On the high, west-facing slopes of a hill in Ballyelly, a roughly circular cashel sits within a landscape that has been worked and re-worked across multiple periods.

A cashel is a ringfort built of stone rather than earthen banks, and this one retains enough of its drystone wall to give a strong sense of its original scale: just over twenty-seven metres north to south on the outside, with walls reaching up to nearly four metres thick on the eastern side. The outer face still stands to two metres in places along the south-southwest, though much of it is obscured by collapsed masonry. The commanding views it offers, sweeping from the south-west right around to the north, would have made this a well-chosen location for whoever built and occupied it.

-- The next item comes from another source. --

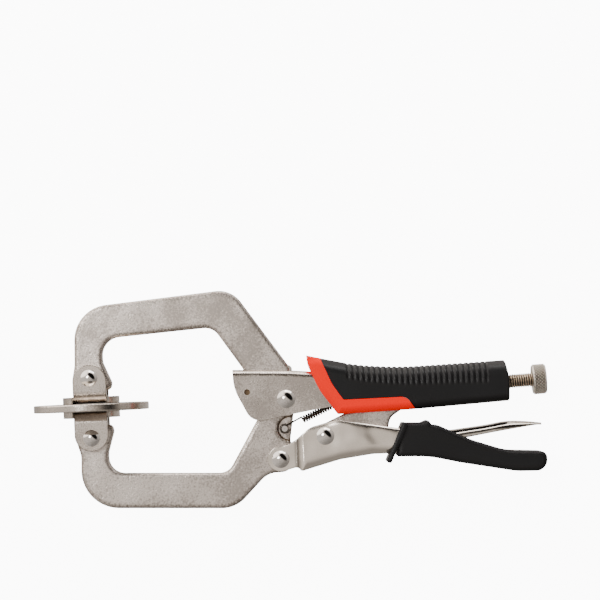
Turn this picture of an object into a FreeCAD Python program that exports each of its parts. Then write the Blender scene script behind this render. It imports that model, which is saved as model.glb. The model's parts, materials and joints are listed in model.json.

The cashel appears on both the 1840 and 1915 Ordnance Survey six-inch maps, and the surrounding landscape is itself a layered document: an extensive multiperiod field system envelops the site, suggesting that the land here was being organised and divided long before and possibly long after the cashel was in active use. Within the enclosure, the eastern quadrant preserves the low foundation walls of a subrectangular structure of uncertain date, its walls butting up against the inner face of the cashel perimeter. A later wall has been built directly on top of this earlier feature, a small but telling detail about how the space continued to be used and adapted over time. A possible second structure may be indicated by a spread of stones in the south-southwest. More intriguing still is a narrow lintled gap in the north-northwest of the cashel wall, less than half a metre wide and just forty centimetres high, from which a shallow internal trench runs into the interior. This may be the remains of a souterrain, an underground passage or chamber that was commonly built beneath early medieval settlements for storage or refuge. Outside the cashel wall to the south-southeast, a structure now serving as an animal pen may originally have been a dwelling associated with the settlement, which would place ordinary domestic life just beyond the enclosure's edge.